Ratification of the appointment of Ernst & Young LLP will be approved if the number of shares of Company common stock cast “FOR” such proposal exceeds the number of shares of Company common stock cast “AGAINST” such proposal. The Audit Committee believes that the retention of Ernst & Young LLP as our independent registered public accounting firm is in the best interest of the Company and our shareholders.  If the Company’s shareholders do not ratify the appointment of Ernst & Young LLP, the Audit Committee will reconsider the appointment and may affirm the appointment or retain another independent accounting firm.  Even if the appointment is ratified, the Audit Committee may in the future replace Ernst & Young LLP as our independent registered public accounting firm if it is determined that it is in the Company’s best interest to do so.

 

 

45

 


THE BOARD UNANIMOUSLY RECOMMENDS THAT YOU VOTE “FOR” THE RATIFICATION OF THE APPOINTMENT OF ERNST & YOUNG LLP AS THE INDEPENDENT REGISTERED PUBLIC ACCOUNTING FIRM OF THE COMPANY FOR THE FISCAL YEAR ENDING DECEMBER 31, 2019.

Audit and Non-Audit Fees

Audit Fees.  Fees for audit services totaled $725,299 and $847,279 in 2018 and 2017, respectively, including fees associated with the audit of our annual financial statements and internal control over financial reporting and the reviews of our quarterly reports on Form 10-Q.  In addition, the audit fees for 2018 and 2017 also include amounts related to consent procedures in connection with our regulatory filings.

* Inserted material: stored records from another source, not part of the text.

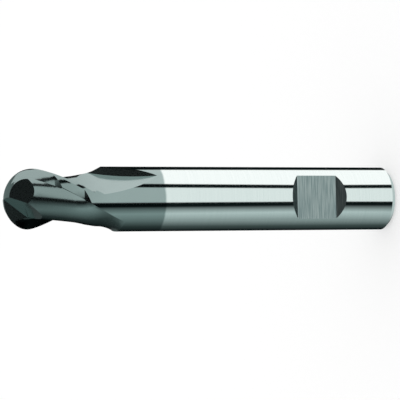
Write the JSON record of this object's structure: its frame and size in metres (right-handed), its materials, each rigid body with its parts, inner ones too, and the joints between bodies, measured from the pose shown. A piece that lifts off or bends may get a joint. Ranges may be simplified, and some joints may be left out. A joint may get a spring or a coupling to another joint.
{
  "type": "ball nose end mill",
  "caption": "Solid carbide ball nose end mill with helical flutes, a coated fluted head and a plain cylindrical shank with a clamping flat.",
  "frame": {"origin": "middle of the flat rear face of the shank, on the tool axis; the tool stands on that face", "axes": "+Z runs along the tool axis to the tip of the ball, -Y is the side of the clamping flat"},
  "size_m": [0.016, 0.016, 0.1],
  "materials": {
    "carbide": "ground, with a darker coated head"
  },
  "bodies": {
    "root": {"end_mill": "carbide"}
  },
  "joints": []
}
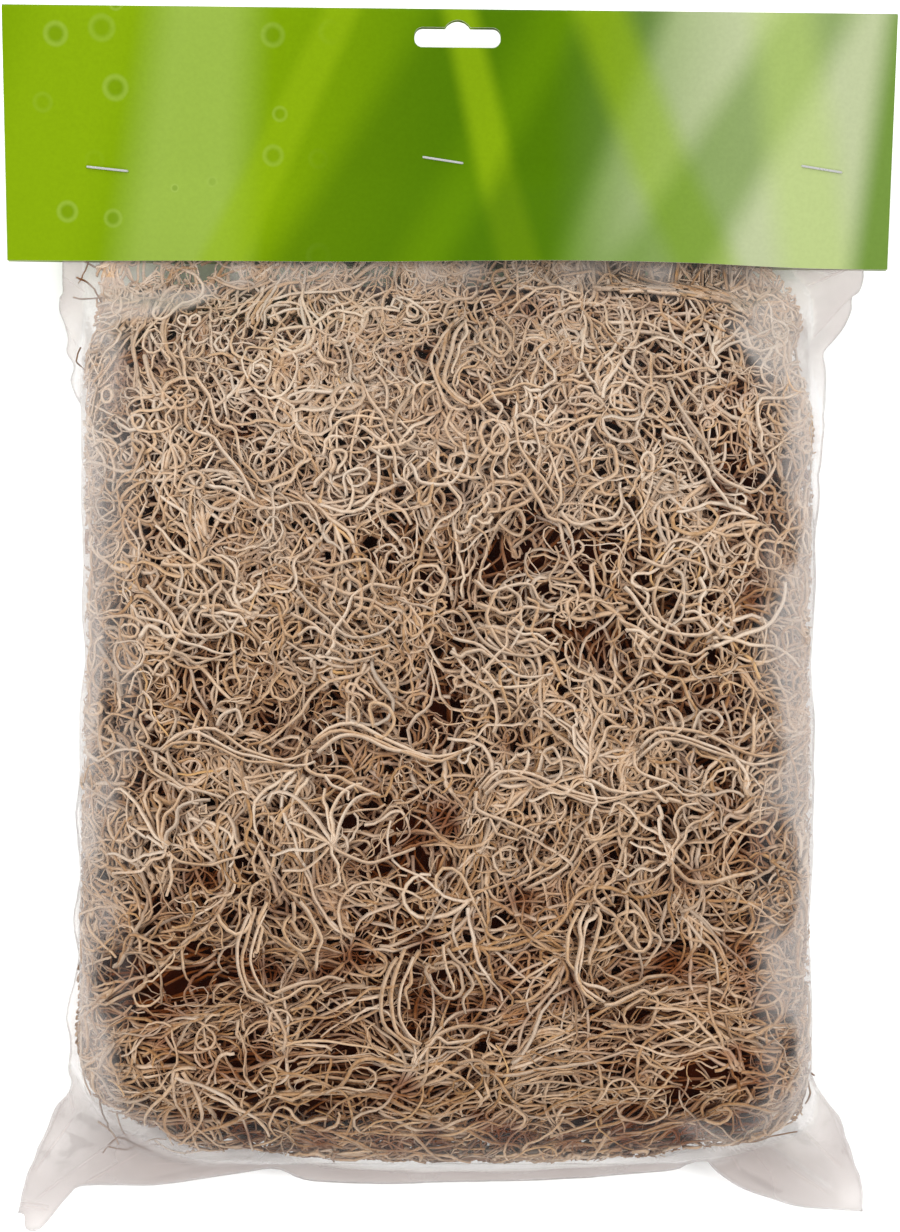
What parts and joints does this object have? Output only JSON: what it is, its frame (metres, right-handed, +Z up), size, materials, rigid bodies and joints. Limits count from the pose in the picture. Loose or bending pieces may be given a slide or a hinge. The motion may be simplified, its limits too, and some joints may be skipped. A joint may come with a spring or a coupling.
{
  "type": "bagged spanish moss bunch",
  "caption": "Bunch of dried Spanish moss in a clear film pillow bag, pinched in a folded, stapled header card with a hanging slot, lying on its back.",
  "frame": {"origin": "on the floor, under the middle of the pack's bounding box", "axes": "+X across the pack to the right seen from its front, +Y along the pack towards the header card's fold, +Z up, out of the pack's front"},
  "size_m": [0.2638, 0.3676, 0.06],
  "materials": {
    "card": "satin",
    "film": "gloss",
    "moss": "matte",
    "staple_wire": "satin"
  },
  "bodies": {
    "root": {"header_card": "card", "film_bag": "film", "moss_tangle": "moss", "staple_left": "staple_wire", "staple_middle": "staple_wire", "staple_right": "staple_wire"}
  },
  "joints": []
}
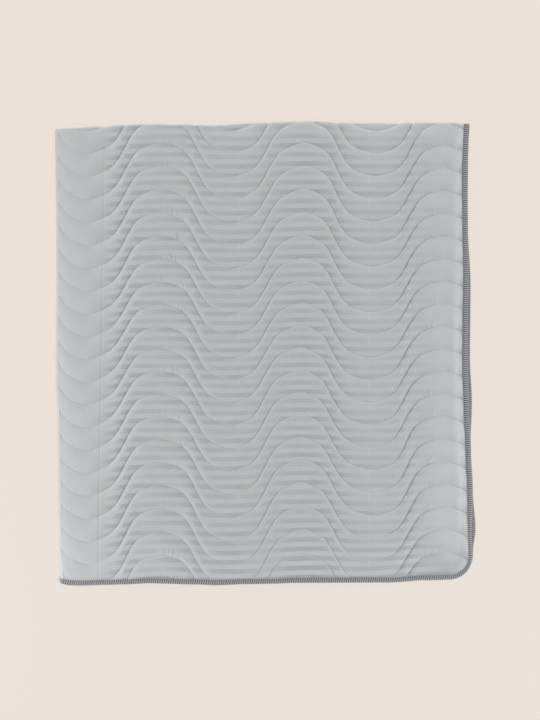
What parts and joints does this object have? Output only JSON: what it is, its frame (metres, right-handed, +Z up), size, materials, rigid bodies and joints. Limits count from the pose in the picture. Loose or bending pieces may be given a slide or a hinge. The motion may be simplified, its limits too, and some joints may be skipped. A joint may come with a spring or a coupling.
{
  "type": "folded quilted mattress protector",
  "caption": "Quilted mattress protector for a wide bed, folded in four and lying flat, with waving quilting lines and a ribbed tape bound round its edge.",
  "frame": {"origin": "middle of the underside, on the surface that the folded pad lies on", "axes": "+Z up, away from the surface; +Y towards the top fold; +X towards the bound side edge"},
  "size_m": [0.9112, 1.0056, 0.0379],
  "materials": {
    "quilted_cloth": "pale cool grey satin-striped cotton, quilted in waving lines",
    "binding_tape": "dark grey ribbed tape, ribs across its width, dull"
  },
  "bodies": {
    "root": {"quilted_pad": "quilted_cloth", "binding": "binding_tape"}
  },
  "joints": []
}
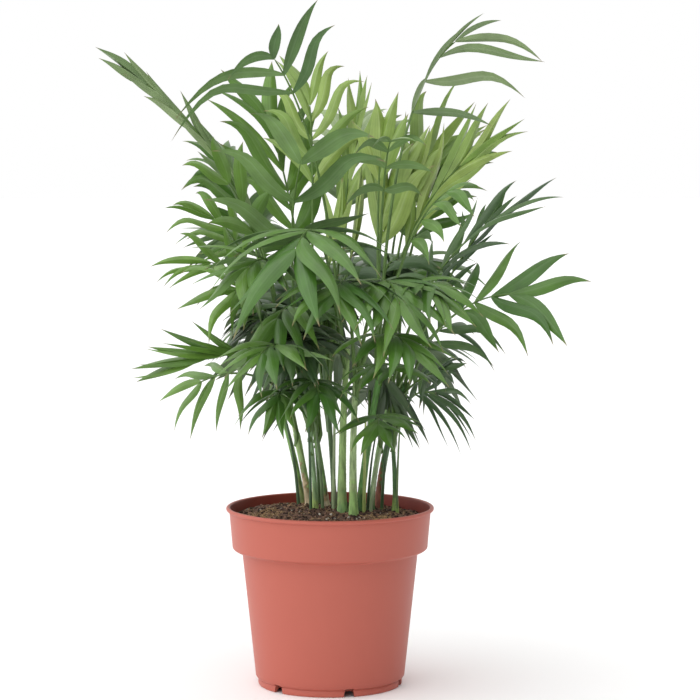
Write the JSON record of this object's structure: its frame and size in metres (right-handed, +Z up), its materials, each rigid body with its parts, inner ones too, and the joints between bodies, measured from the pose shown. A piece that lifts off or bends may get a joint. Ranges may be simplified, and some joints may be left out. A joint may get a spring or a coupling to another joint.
{
  "type": "potted parlour palm",
  "caption": "Small multi-stemmed parlour palm with arching feather fronds, standing in a round plastic nursery pot filled with growing mix.",
  "frame": {"origin": "centre of the pot's underside, where it meets the ground", "axes": "+Z up the plant, -Y towards the front, +X to the right seen from the front"},
  "size_m": [0.2802, 0.2524, 0.3953],
  "materials": {
    "pot": "satin moulded plastic in terracotta",
    "soil": "loose dark growing mix",
    "stem": "smooth green cane with ring scars",
    "frond": "thin satin leaf"
  },
  "bodies": {
    "root": {"pot": "pot", "soil": "soil", "stem_back_left": "stem", "stem_left": "stem", "stem_left_slim": "stem", "stem_pale_foot": "stem", "stem_rear": "stem", "stem_front_left": "stem", "stem_front_right": "stem", "stem_middle_right": "stem", "stem_right": "stem", "stem_brown": "stem", "stem_far_right": "stem", "frond_top_centre": "frond", "frond_top_left": "frond", "frond_top_right": "frond", "frond_back_bright": "frond", "frond_back_centre": "frond", "frond_back_left_top": "frond", "frond_back_left_wide": "frond", "frond_left_high": "frond", "frond_front_star": "frond", "frond_front_upper": "frond", "frond_front_left": "frond", "frond_front_right_middle": "frond", "frond_front_low": "frond", "frond_right_upper_light": "frond", "frond_right_upper_front": "frond", "frond_right_high_dark": "frond", "frond_right_far": "frond", "frond_right_middle_dark": "frond", "frond_right_low_arch": "frond", "frond_low_right_fan": "frond", "frond_low_right_second": "frond", "frond_low_front_right": "frond", "frond_low_front_leaf": "frond", "frond_left_middle_high": "frond", "frond_left_middle": "frond", "frond_left_middle_low": "frond", "frond_low_left": "frond", "frond_low_left_droop": "frond", "frond_low_left_centre": "frond", "frond_low_centre_front": "frond", "frond_back_low_left": "frond", "frond_back_middle_left": "frond", "frond_back_middle": "frond", "frond_back_low": "frond", "frond_back_middle_right": "frond", "frond_back_low_right": "frond", "frond_back_high": "frond", "frond_right_back_high": "frond", "frond_left_back_high": "frond", "frond_front_left_low": "frond", "frond_front_right_low": "frond", "frond_front_high": "frond", "frond_centre_left": "frond", "frond_right_front": "frond", "frond_back_inner": "frond", "frond_low_back_left": "frond", "frond_low_back_right": "frond"}
  },
  "joints": []
}
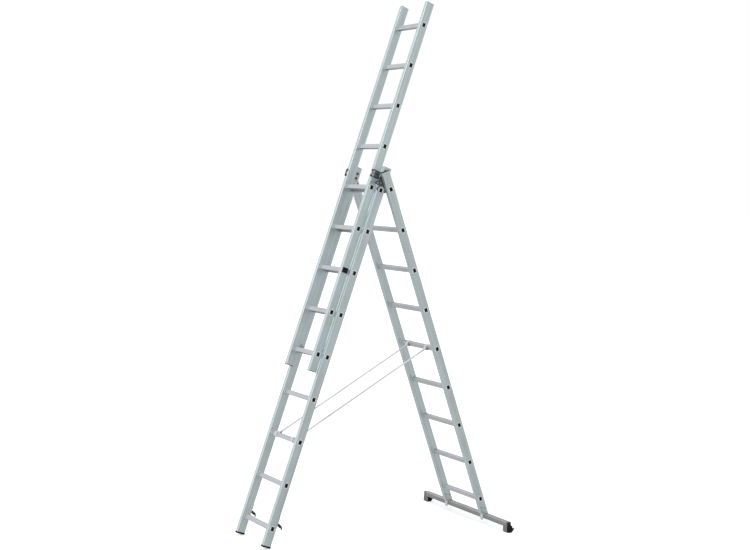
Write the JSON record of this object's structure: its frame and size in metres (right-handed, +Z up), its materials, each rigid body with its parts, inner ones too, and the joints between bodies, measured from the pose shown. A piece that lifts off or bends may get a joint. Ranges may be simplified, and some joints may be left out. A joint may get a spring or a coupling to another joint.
{
  "type": "attic ladder",
  "caption": "Three-section aluminium combination ladder opened as a step ladder with its top section pushed up above the hinge and a level stabiliser bar under the rear legs.",
  "frame": {"origin": "on the floor under the middle of the ladder's box", "axes": "+X from the middle section's feet to the stabiliser bar, +Y along the rungs, +Z up"},
  "size_m": [1.7266, 1.014, 3.4852],
  "materials": {
    "stile_aluminium": "mill finish extrusion",
    "rung_aluminium": "ribbed mill finish extrusion",
    "collar_aluminium": "cast, satin",
    "zinc_steel": "zinc plated",
    "dark_steel": "dark passivated",
    "black_plastic": "moulded",
    "grey_plastic": "moulded",
    "black_rubber": "moulded",
    "webbing": "woven"
  },
  "bodies": {
    "middle_section": {"middle_stile_right": "stile_aluminium", "middle_stile_left": "stile_aluminium", "middle_rung_1": "rung_aluminium", "middle_rung_2": "rung_aluminium", "middle_rung_3": "rung_aluminium", "middle_rung_4": "rung_aluminium", "middle_rung_5": "rung_aluminium", "middle_rung_6": "rung_aluminium", "middle_rung_7": "rung_aluminium", "middle_rung_8": "rung_aluminium", "middle_rung_9": "rung_aluminium", "middle_rung_plugs": "black_plastic", "middle_top_caps": "grey_plastic", "middle_soles": "black_rubber", "middle_hooks": "dark_steel", "middle_hook_rivets": "dark_steel", "guide_right": "zinc_steel", "guide_left": "zinc_steel", "guide_shoes": "black_plastic", "guide_bolts": "dark_steel", "pivot_collars": "collar_aluminium", "strap_right": "webbing", "strap_left": "webbing"},
    "rear_section": {"rear_stile_right": "stile_aluminium", "rear_stile_left": "stile_aluminium", "rear_rung_1": "rung_aluminium", "rear_rung_2": "rung_aluminium", "rear_rung_3": "rung_aluminium", "rear_rung_4": "rung_aluminium", "rear_rung_5": "rung_aluminium", "rear_rung_6": "rung_aluminium", "rear_rung_7": "rung_aluminium", "rear_rung_8": "rung_aluminium", "rear_rung_9": "rung_aluminium", "rear_rung_plugs": "black_plastic", "rear_top_caps": "grey_plastic", "hinge_plate_right": "dark_steel", "hinge_plate_left": "dark_steel", "rear_bolts": "dark_steel", "bar_clamps": "collar_aluminium", "stabiliser_bar": "stile_aluminium", "bar_end_caps": "grey_plastic", "bar_feet": "black_rubber"},
    "top_section": {"top_stile_right": "stile_aluminium", "top_stile_left": "stile_aluminium", "top_rung_1": "rung_aluminium", "top_rung_2": "rung_aluminium", "top_rung_3": "rung_aluminium", "top_rung_4": "rung_aluminium", "top_rung_5": "rung_aluminium", "top_rung_6": "rung_aluminium", "top_rung_7": "rung_aluminium", "top_rung_8": "rung_aluminium", "top_rung_9": "rung_aluminium", "top_rung_plugs": "black_plastic", "top_top_caps": "grey_plastic", "top_bottom_caps": "grey_plastic", "top_hooks": "dark_steel", "top_hook_rivets": "dark_steel", "cover_plate": "black_plastic"}
  },
  "joints": [
    {"name": "spread_hinge", "type": "hinge", "parent": "middle_section", "child": "rear_section", "pos_m": [-0.09478, 0, 2.25007], "axis": [0, 1, 0], "range_deg": [0, 39.76], "deforming": ["strap_right", "strap_left"]},
    {"name": "top_slide", "type": "slide", "parent": "middle_section", "child": "top_section", "axis": [0.314, 0, 0.9494], "range_m": [-1.12, 0.56]}
  ]
}
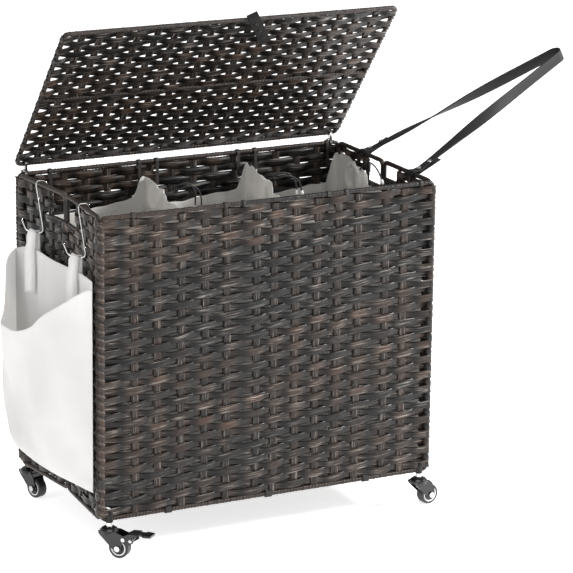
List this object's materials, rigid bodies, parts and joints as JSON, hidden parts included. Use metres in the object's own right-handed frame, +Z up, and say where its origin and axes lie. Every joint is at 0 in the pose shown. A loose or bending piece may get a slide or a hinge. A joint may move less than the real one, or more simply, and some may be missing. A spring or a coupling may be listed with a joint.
{
  "type": "laundry sorter",
  "caption": "Rolling woven-cane laundry basket with a hinged lid, fabric liners, a side bag on wire hooks, folding sides, a leather pull strap and swivel casters.",
  "frame": {"origin": "on the floor, below the middle of the basket's plan", "axes": "+Z up, +X to the right towards the pull strap, -Y towards the front"},
  "size_m": [1.1229, 0.4528, 0.9251],
  "materials": {
    "wound_cane": "dark brown plastic cane wound on a steel rod",
    "woven_cane": "brown and charcoal plastic cane, woven",
    "tie_strip": "black plastic strip",
    "liner_cloth": "light grey polyester cotton",
    "bag_cloth": "off-white polyester cotton",
    "black_cord": "braided black cord",
    "white_tip": "white end cap",
    "painted_steel": "dark grey paint",
    "bright_steel": "plated, bright",
    "dark_leather": "dark grey, fine grain",
    "black_nylon": "moulded, satin",
    "grey_nylon": "moulded, light grey",
    "black_tyre": "moulded polyurethane, satin"
  },
  "bodies": {
    "basket": {"front_frame": "wound_cane", "rear_frame": "wound_cane", "left_front_frame": "wound_cane", "left_rear_frame": "wound_cane", "right_front_frame": "wound_cane", "right_rear_frame": "wound_cane", "base_frame": "wound_cane", "front_weave": "woven_cane", "rear_weave": "woven_cane", "left_front_weave": "woven_cane", "left_rear_weave": "woven_cane", "right_front_weave": "woven_cane", "right_rear_weave": "woven_cane", "base_board": "woven_cane", "panel_tie_loops": "tie_strip", "base_loops": "tie_strip", "liner_ties": "tie_strip", "liner_left": "liner_cloth", "liner_middle": "liner_cloth", "liner_right": "liner_cloth", "drawcord_left_a": "black_cord", "drawcord_left_b": "black_cord", "drawcord_middle_a": "black_cord", "drawcord_middle_b": "black_cord", "drawcord_right_a": "black_cord", "drawcord_tips": "white_tip", "lid_hinge_brackets": "painted_steel", "lid_hinge_pins": "bright_steel", "caster_stems": "bright_steel"},
    "lid": {"lid_frame": "wound_cane", "lid_weave": "woven_cane", "lid_hinge_arms": "painted_steel", "lid_pull": "dark_leather", "lid_pull_rivets": "bright_steel"},
    "pull_strap": {"pull_strap": "dark_leather", "pull_strap_rivets": "bright_steel"},
    "side_bag": {"side_bag": "bag_cloth", "side_bag_loops": "bag_cloth", "s_hooks": "bright_steel"},
    "caster_fl_swivel": {"caster_fl_fork": "black_nylon", "caster_fl_axle": "bright_steel", "caster_fl_brake_pivot": "bright_steel"},
    "caster_fl_roller": {"caster_fl_wheel": "grey_nylon", "caster_fl_tyre": "black_tyre"},
    "caster_fl_brake": {"caster_fl_pedal": "black_nylon"},
    "caster_fr_swivel": {"caster_fr_fork": "black_nylon", "caster_fr_axle": "bright_steel"},
    "caster_fr_roller": {"caster_fr_wheel": "grey_nylon", "caster_fr_tyre": "black_tyre"},
    "caster_rl_swivel": {"caster_rl_fork": "black_nylon", "caster_rl_axle": "bright_steel"},
    "caster_rl_roller": {"caster_rl_wheel": "grey_nylon", "caster_rl_tyre": "black_tyre"},
    "caster_rr_swivel": {"caster_rr_fork": "black_nylon", "caster_rr_axle": "bright_steel", "caster_rr_brake_pivot": "bright_steel"},
    "caster_rr_roller": {"caster_rr_wheel": "grey_nylon", "caster_rr_tyre": "black_tyre"},
    "caster_rr_brake": {"caster_rr_pedal": "black_nylon"}
  },
  "joints": [
    {"name": "lid_hinge", "type": "hinge", "parent": "basket", "child": "lid", "pos_m": [0, 0.191, 0.6175], "axis": [1, 0, 0], "range_deg": [-52, 51]},
    {"name": "strap_swing", "type": "hinge", "parent": "basket", "child": "pull_strap", "pos_m": [0.328, -0.0165, 0.6145], "axis": [0, -1, 0], "range_deg": [-80, 18]},
    {"name": "bag_swing", "type": "hinge", "parent": "basket", "child": "side_bag", "pos_m": [-0.321, 0, 0.6145], "axis": [0, 1, 0], "range_deg": [0, 25]},
    {"name": "front_left_swivel", "type": "hinge", "parent": "basket", "child": "caster_fl_swivel", "pos_m": [-0.314, -0.1815, 0.05], "axis": [0, 0, 1], "continuous": true},
    {"name": "front_left_roll", "type": "hinge", "parent": "caster_fl_swivel", "child": "caster_fl_roller", "pos_m": [-0.30022, -0.19735, 0.019], "axis": [0.7547, 0.6561, 0], "continuous": true},
    {"name": "front_left_brake", "type": "hinge", "parent": "caster_fl_swivel", "child": "caster_fl_brake", "pos_m": [-0.29235, -0.20641, 0.038], "axis": [0.7547, 0.6561, 0], "range_deg": [0, 9]},
    {"name": "front_right_swivel", "type": "hinge", "parent": "basket", "child": "caster_fr_swivel", "pos_m": [0.314, -0.1815, 0.05], "axis": [0, 0, 1], "continuous": true},
    {"name": "front_right_roll", "type": "hinge", "parent": "caster_fr_swivel", "child": "caster_fr_roller", "pos_m": [0.3348, -0.17858, 0.019], "axis": [-0.1392, 0.9903, 0], "continuous": true},
    {"name": "rear_left_swivel", "type": "hinge", "parent": "basket", "child": "caster_rl_swivel", "pos_m": [-0.314, 0.1815, 0.05], "axis": [0, 0, 1], "continuous": true},
    {"name": "rear_left_roll", "type": "hinge", "parent": "caster_rl_swivel", "child": "caster_rl_roller", "pos_m": [-0.30751, 0.16153, 0.019], "axis": [0.9511, 0.309, 0], "continuous": true},
    {"name": "rear_right_swivel", "type": "hinge", "parent": "basket", "child": "caster_rr_swivel", "pos_m": [0.314, 0.1815, 0.05], "axis": [0, 0, 1], "continuous": true},
    {"name": "rear_right_roll", "type": "hinge", "parent": "caster_rr_swivel", "child": "caster_rr_roller", "pos_m": [0.3312, 0.16945, 0.019], "axis": [0.5736, 0.8192, 0], "continuous": true},
    {"name": "rear_right_brake", "type": "hinge", "parent": "caster_rr_swivel", "child": "caster_rr_brake", "pos_m": [0.34103, 0.16257, 0.038], "axis": [0.5736, 0.8192, 0], "range_deg": [0, 9]}
  ]
}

Audit-Related Fees.  There were no fees paid for audit-related services during 2018 or 2017.  

Tax Fees.  There were no fees paid for tax services during 2018 or 2017.  

All Other Fees.  All other fees for miscellaneous services totaled $2,000 in both 2018 and 2017 that were not included in the captions above.

Pre-Approval of Audit and Non-Audit Fees  

The Audit Committee pre-approves all audit and non-audit services provided by our independent registered public accounting firm.  In 2018 and 2017, the Audit Committee approved all audit and non-audit fees disclosed above.  The Audit Committee’s pre-approval policy provides for pre-approval by the Audit Committee of specifically defined audit and non-audit services.  Unless the specific service has been previously approved with respect to that year, the Audit Committee must approve the permitted service before the independent registered public accounting firm is engaged to perform it.  The Audit Committee has delegated to the Chairman of the Audit Committee the authority to approve permitted services provided that the Chairman reports any decisions to the Audit Committee at its next scheduled meeting.  

PROPOSAL THREE - ADVISORY VOTE ON EXECUTIVE COMPENSATION

We are providing our shareholders with the opportunity to cast an advisory, non-binding vote on the executive compensation of our Named Executive Officers in accordance with the Dodd-Frank Wall Street Reform and Consumer Protection Act. While the vote on this proposal is advisory and non-binding, the Compensation Committee, which is responsible for designing and administering our executive compensation program, highly values the opinions of our shareholders. We will consider the vote of our shareholders when making compensation decisions for the Named Executive Officers in the future. The approval, on an advisory basis, of the compensation of the Company’s Named Executive Officers as described in this proxy statement will be approved if the number of shares of Company common stock voted “FOR” such proposal exceeds the number of shares of Company common stock voted “AGAINST” such proposal.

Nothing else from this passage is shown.